[Aim] Take down each entry exactly as written.

[Records that describe objects]

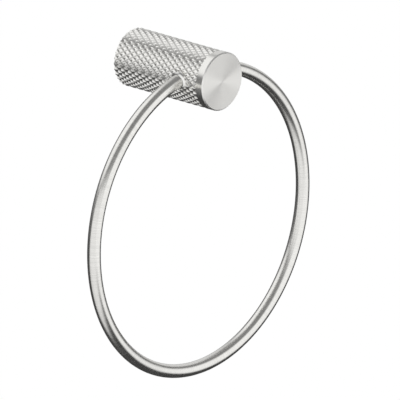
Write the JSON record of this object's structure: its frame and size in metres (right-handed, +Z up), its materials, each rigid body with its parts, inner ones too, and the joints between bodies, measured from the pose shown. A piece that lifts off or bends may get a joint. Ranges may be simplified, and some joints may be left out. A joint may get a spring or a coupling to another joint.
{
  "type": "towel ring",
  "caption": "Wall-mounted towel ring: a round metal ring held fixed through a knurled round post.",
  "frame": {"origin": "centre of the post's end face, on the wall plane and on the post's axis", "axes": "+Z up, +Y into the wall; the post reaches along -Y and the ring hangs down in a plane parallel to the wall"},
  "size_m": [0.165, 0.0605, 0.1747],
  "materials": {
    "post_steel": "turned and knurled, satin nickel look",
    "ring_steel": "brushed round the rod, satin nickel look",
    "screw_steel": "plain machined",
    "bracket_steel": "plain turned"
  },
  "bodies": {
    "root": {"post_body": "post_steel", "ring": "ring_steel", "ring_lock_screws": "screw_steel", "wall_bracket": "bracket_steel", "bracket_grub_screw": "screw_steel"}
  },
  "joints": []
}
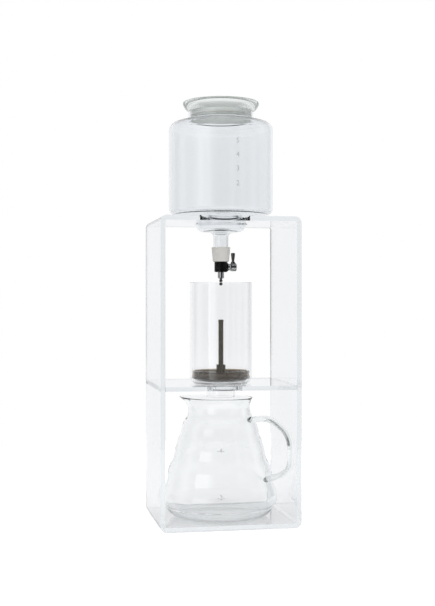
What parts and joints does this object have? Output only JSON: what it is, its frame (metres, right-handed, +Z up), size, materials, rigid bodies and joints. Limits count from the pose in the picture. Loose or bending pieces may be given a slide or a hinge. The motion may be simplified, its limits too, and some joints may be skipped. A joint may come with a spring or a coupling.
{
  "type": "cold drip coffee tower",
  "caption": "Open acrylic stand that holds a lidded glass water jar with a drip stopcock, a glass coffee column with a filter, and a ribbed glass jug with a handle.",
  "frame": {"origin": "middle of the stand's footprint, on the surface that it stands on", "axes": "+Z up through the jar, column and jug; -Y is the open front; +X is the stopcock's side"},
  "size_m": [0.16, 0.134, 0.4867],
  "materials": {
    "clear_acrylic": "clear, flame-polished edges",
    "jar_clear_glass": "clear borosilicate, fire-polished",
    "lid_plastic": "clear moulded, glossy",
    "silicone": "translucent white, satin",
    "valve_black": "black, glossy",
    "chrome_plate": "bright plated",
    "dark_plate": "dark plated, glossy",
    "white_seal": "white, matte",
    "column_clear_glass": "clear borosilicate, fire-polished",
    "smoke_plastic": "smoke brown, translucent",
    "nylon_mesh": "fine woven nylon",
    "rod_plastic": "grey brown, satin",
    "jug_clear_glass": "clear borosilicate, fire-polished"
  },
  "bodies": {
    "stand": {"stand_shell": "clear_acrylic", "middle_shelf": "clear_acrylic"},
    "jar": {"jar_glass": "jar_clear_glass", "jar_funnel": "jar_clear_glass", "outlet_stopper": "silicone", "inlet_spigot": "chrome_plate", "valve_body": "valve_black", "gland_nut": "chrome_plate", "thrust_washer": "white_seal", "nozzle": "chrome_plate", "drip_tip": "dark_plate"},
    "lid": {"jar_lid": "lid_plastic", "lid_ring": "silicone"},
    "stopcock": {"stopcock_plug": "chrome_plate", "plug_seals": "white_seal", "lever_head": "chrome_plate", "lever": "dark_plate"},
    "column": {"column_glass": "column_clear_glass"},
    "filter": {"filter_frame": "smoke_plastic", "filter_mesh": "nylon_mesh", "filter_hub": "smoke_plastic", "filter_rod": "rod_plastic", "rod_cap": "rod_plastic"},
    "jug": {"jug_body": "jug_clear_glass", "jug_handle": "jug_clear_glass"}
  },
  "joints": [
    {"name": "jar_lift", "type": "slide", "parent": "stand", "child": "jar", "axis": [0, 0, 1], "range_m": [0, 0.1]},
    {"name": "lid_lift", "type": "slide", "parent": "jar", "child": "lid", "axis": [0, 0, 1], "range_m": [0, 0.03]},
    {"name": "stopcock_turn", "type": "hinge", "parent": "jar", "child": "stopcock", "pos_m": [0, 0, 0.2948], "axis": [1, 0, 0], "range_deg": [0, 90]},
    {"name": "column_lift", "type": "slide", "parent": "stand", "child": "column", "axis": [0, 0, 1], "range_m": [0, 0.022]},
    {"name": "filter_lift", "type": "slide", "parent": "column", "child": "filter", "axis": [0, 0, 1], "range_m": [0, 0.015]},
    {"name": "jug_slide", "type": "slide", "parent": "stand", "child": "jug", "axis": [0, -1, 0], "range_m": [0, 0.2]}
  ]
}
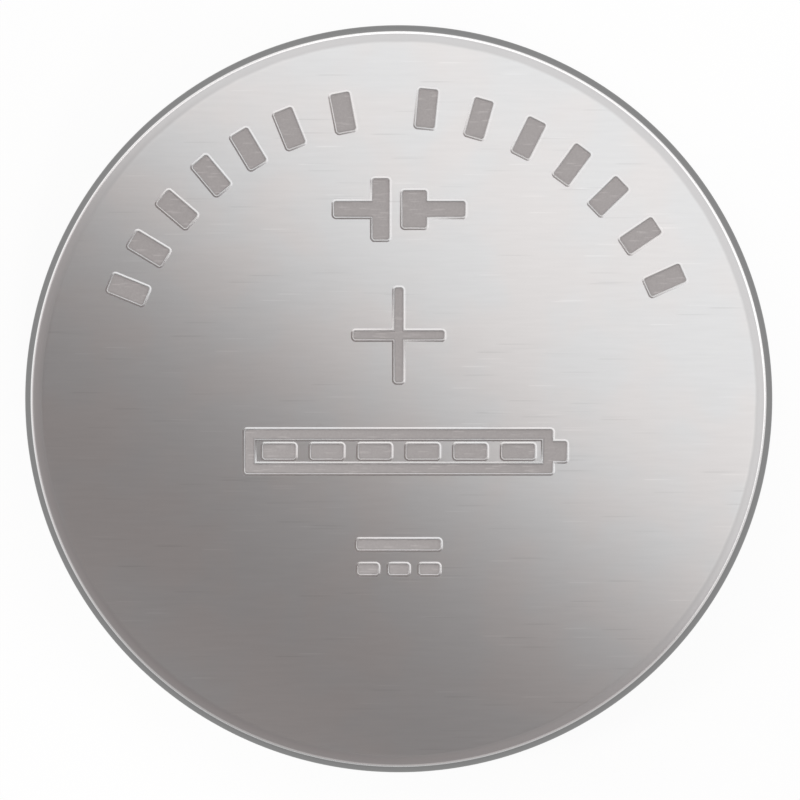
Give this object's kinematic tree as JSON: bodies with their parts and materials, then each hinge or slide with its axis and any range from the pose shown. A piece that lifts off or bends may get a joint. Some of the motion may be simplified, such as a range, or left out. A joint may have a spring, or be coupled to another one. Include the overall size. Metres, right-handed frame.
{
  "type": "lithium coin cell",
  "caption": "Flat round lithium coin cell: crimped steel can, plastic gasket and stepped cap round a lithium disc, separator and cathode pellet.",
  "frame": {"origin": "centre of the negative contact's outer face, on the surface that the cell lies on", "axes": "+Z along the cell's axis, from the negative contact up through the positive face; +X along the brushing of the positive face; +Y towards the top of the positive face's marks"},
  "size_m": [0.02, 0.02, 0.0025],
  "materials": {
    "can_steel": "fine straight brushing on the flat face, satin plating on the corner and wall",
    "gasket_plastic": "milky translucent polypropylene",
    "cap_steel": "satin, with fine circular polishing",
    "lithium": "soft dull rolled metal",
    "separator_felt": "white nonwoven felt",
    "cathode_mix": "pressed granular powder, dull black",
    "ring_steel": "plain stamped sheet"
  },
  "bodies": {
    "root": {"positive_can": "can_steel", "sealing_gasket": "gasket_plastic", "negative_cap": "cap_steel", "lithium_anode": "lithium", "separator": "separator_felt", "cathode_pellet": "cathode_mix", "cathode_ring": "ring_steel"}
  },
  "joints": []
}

[The response]
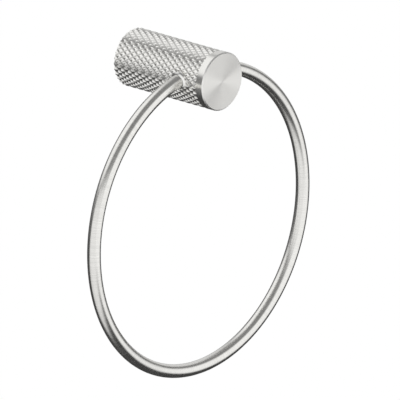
Write the JSON record of this object's structure: its frame and size in metres (right-handed, +Z up), its materials, each rigid body with its parts, inner ones too, and the joints between bodies, measured from the pose shown. A piece that lifts off or bends may get a joint. Ranges may be simplified, and some joints may be left out. A joint may get a spring or a coupling to another joint.
{
  "type": "towel ring",
  "caption": "Wall-mounted towel ring: a round metal ring held fixed through a knurled round post.",
  "frame": {"origin": "centre of the post's end face, on the wall plane and on the post's axis", "axes": "+Z up, +Y into the wall; the post reaches along -Y and the ring hangs down in a plane parallel to the wall"},
  "size_m": [0.165, 0.0605, 0.1747],
  "materials": {
    "post_steel": "turned and knurled, satin nickel look",
    "ring_steel": "brushed round the rod, satin nickel look",
    "screw_steel": "plain machined",
    "bracket_steel": "plain turned"
  },
  "bodies": {
    "root": {"post_body": "post_steel", "ring": "ring_steel", "ring_lock_screws": "screw_steel", "wall_bracket": "bracket_steel", "bracket_grub_screw": "screw_steel"}
  },
  "joints": []
}
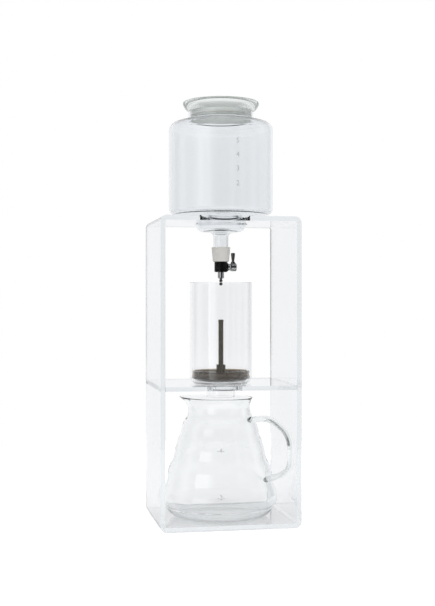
What parts and joints does this object have? Output only JSON: what it is, its frame (metres, right-handed, +Z up), size, materials, rigid bodies and joints. Limits count from the pose in the picture. Loose or bending pieces may be given a slide or a hinge. The motion may be simplified, its limits too, and some joints may be skipped. A joint may come with a spring or a coupling.
{
  "type": "cold drip coffee tower",
  "caption": "Open acrylic stand that holds a lidded glass water jar with a drip stopcock, a glass coffee column with a filter, and a ribbed glass jug with a handle.",
  "frame": {"origin": "middle of the stand's footprint, on the surface that it stands on", "axes": "+Z up through the jar, column and jug; -Y is the open front; +X is the stopcock's side"},
  "size_m": [0.16, 0.134, 0.4867],
  "materials": {
    "clear_acrylic": "clear, flame-polished edges",
    "jar_clear_glass": "clear borosilicate, fire-polished",
    "lid_plastic": "clear moulded, glossy",
    "silicone": "translucent white, satin",
    "valve_black": "black, glossy",
    "chrome_plate": "bright plated",
    "dark_plate": "dark plated, glossy",
    "white_seal": "white, matte",
    "column_clear_glass": "clear borosilicate, fire-polished",
    "smoke_plastic": "smoke brown, translucent",
    "nylon_mesh": "fine woven nylon",
    "rod_plastic": "grey brown, satin",
    "jug_clear_glass": "clear borosilicate, fire-polished"
  },
  "bodies": {
    "stand": {"stand_shell": "clear_acrylic", "middle_shelf": "clear_acrylic"},
    "jar": {"jar_glass": "jar_clear_glass", "jar_funnel": "jar_clear_glass", "outlet_stopper": "silicone", "inlet_spigot": "chrome_plate", "valve_body": "valve_black", "gland_nut": "chrome_plate", "thrust_washer": "white_seal", "nozzle": "chrome_plate", "drip_tip": "dark_plate"},
    "lid": {"jar_lid": "lid_plastic", "lid_ring": "silicone"},
    "stopcock": {"stopcock_plug": "chrome_plate", "plug_seals": "white_seal", "lever_head": "chrome_plate", "lever": "dark_plate"},
    "column": {"column_glass": "column_clear_glass"},
    "filter": {"filter_frame": "smoke_plastic", "filter_mesh": "nylon_mesh", "filter_hub": "smoke_plastic", "filter_rod": "rod_plastic", "rod_cap": "rod_plastic"},
    "jug": {"jug_body": "jug_clear_glass", "jug_handle": "jug_clear_glass"}
  },
  "joints": [
    {"name": "jar_lift", "type": "slide", "parent": "stand", "child": "jar", "axis": [0, 0, 1], "range_m": [0, 0.1]},
    {"name": "lid_lift", "type": "slide", "parent": "jar", "child": "lid", "axis": [0, 0, 1], "range_m": [0, 0.03]},
    {"name": "stopcock_turn", "type": "hinge", "parent": "jar", "child": "stopcock", "pos_m": [0, 0, 0.2948], "axis": [1, 0, 0], "range_deg": [0, 90]},
    {"name": "column_lift", "type": "slide", "parent": "stand", "child": "column", "axis": [0, 0, 1], "range_m": [0, 0.022]},
    {"name": "filter_lift", "type": "slide", "parent": "column", "child": "filter", "axis": [0, 0, 1], "range_m": [0, 0.015]},
    {"name": "jug_slide", "type": "slide", "parent": "stand", "child": "jug", "axis": [0, -1, 0], "range_m": [0, 0.2]}
  ]
}
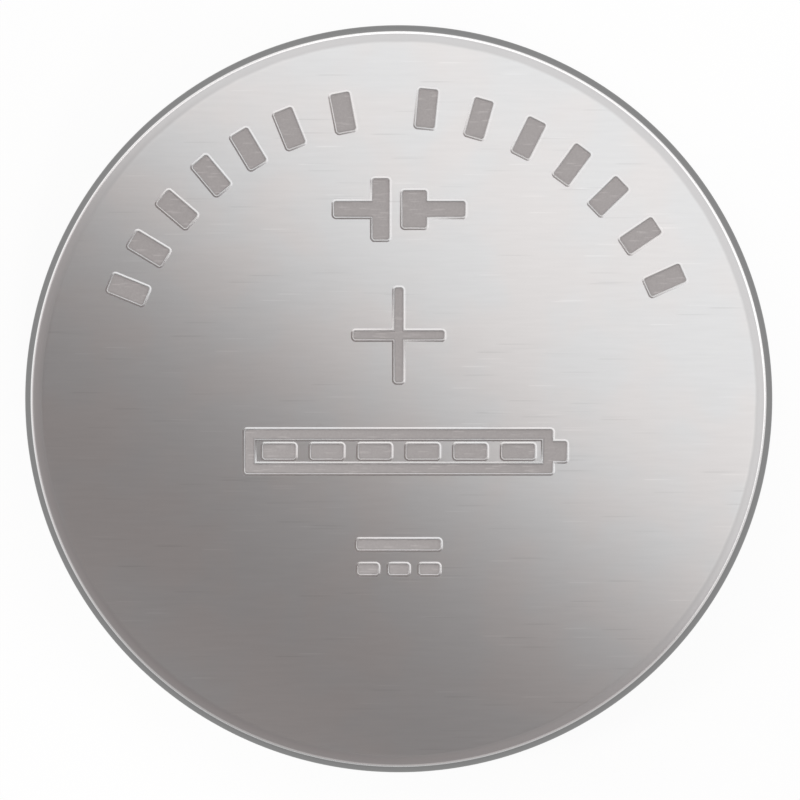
Give this object's kinematic tree as JSON: bodies with their parts and materials, then each hinge or slide with its axis and any range from the pose shown. A piece that lifts off or bends may get a joint. Some of the motion may be simplified, such as a range, or left out. A joint may have a spring, or be coupled to another one. Include the overall size. Metres, right-handed frame.
{
  "type": "lithium coin cell",
  "caption": "Flat round lithium coin cell: crimped steel can, plastic gasket and stepped cap round a lithium disc, separator and cathode pellet.",
  "frame": {"origin": "centre of the negative contact's outer face, on the surface that the cell lies on", "axes": "+Z along the cell's axis, from the negative contact up through the positive face; +X along the brushing of the positive face; +Y towards the top of the positive face's marks"},
  "size_m": [0.02, 0.02, 0.0025],
  "materials": {
    "can_steel": "fine straight brushing on the flat face, satin plating on the corner and wall",
    "gasket_plastic": "milky translucent polypropylene",
    "cap_steel": "satin, with fine circular polishing",
    "lithium": "soft dull rolled metal",
    "separator_felt": "white nonwoven felt",
    "cathode_mix": "pressed granular powder, dull black",
    "ring_steel": "plain stamped sheet"
  },
  "bodies": {
    "root": {"positive_can": "can_steel", "sealing_gasket": "gasket_plastic", "negative_cap": "cap_steel", "lithium_anode": "lithium", "separator": "separator_felt", "cathode_pellet": "cathode_mix", "cathode_ring": "ring_steel"}
  },
  "joints": []
}